Les prévisions en la matière doivent intégrer de nombreux facteurs, et présentent donc des incertitudes, mais la tendance est là : la population mondiale se stabilisera au cours de ce siècle, peut-être dès 2050, entre 10 et 11 milliards d’humains. Celle de la France, selon l’INSEE et dans l’hypothèse de la poursuite des tendances actuelles, passera par un maximum de 69,3 millions en 2044, un peu plus, donc, que les 67,4 millions que nous sommes aujourd’hui.
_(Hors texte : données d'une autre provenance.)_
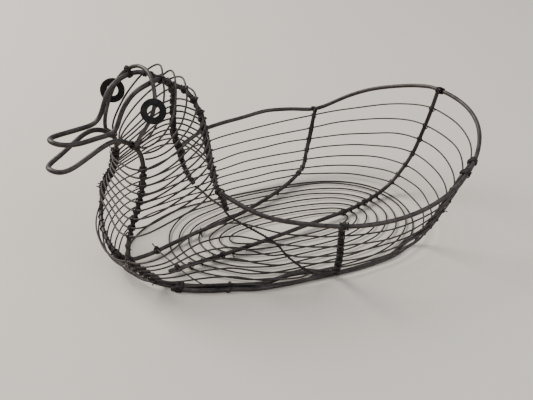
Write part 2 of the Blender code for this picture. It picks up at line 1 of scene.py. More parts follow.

Pas de gros écarts au total, mais une variation très nette de la structure par âge : pour 100 personnes de 20 à 65 ans, les plus de 65 ans seront 51, contre 37 aujourd’hui. La retraite par répartition a du souci à se faire, le nombre d’ayant droit allant augmenter bien plus vite que celui des cotisants. Que faire pour sauver nos retraites ?
Pousser sur la natalité, c’est faire fi de la surpopulation mondiale. L’immigration peut régler une partie du problème, à condition de considérer que c’est une opportunité et non une calamité, et de faire l’effort nécessaire à la bonne intégration des nouveaux venus. Tout miser sur l’accroissement de la productivité et sur les robots, c’est accepter d’augmenter les cotisations des travailleurs et d’en créer pour les robots, ou encore de transférer la charge des retraites sur la fiscalité. Une autre approche consiste à revoir notre conception du travail. Décaler l’âge de départ à a retraite, c’est demander de travailler plus dans les mêmes conditions. C’est difficile à accepter, ce n’est pas le « progrès » tel qu’on se l’imagine. Travailler mieux serait une piste bien plus prometteuse. La qualité de vie au travail, l’intérêt que chacun y trouve, la liberté de s’organiser comme on le souhaite, l’adaptation des tâches, des statuts et du management à des travailleurs âgés, voilà des options qui permettraient d’augmenter le nombre des actifs et qui iraient dans le sens de l’histoire. Le prolongement de l’activité, selon des modalités ajustées aux souhaits des intéressés permettrait en outre de lutter contre la solitude des vieux et de retarder la dépendance.
Nous sommes obnubilés par le financement des retraites, mais ce n’est qu’une partie du problème. Le vieillissement affecte toute la vie sociale. Il est légitime de s’inquiéter d’une société plus conservatrice, qui aurait peur de l’avenir et s’accrocherait à un passé révolu. L’aptitude à l’innovation, à la prise de risque, la créativité seront affaiblies. La transmission des entreprises, de l’immobilier et des richesses d’une génération à une autre en serait compliquée et retardée. Le système de santé et son financement sera affecté, ainsi que les politiques de logement, des loisirs, de la culture, etc. et la place de la jeunesse dans une société vieillissante. Les conséquences sociales et sociétales du vieillissement sont au moins aussi importantes que les conséquences économiques, et elles sont le plus souvent en dehors des débats, trop absorbés par la question des retraites.
Le vieillissement, mis en évidence par l’INSEE, est la conséquence mécanique de la stabilisation de la population. Il est inéluctable, et toute tentative de le retarder ne ferait que transmettre le défi aux générations futures. Mieux vaut aborder la question le plus tôt possible, pour tenter d’adapter la société, ses règles économiques, sociales, culturelles et politiques à ce nouvel état de choses. Nous vivons une transition démographique de même ampleur que celle que nous avons connue au XIXe siècle chez nous, de fortes baisses, décalées, de la mortalité et de la natalité. En cette période pré-électorale, voilà un sujet majeur où l’on aimerait bien voir abordé autrement que par des caricatures ou des approches fragmentaires.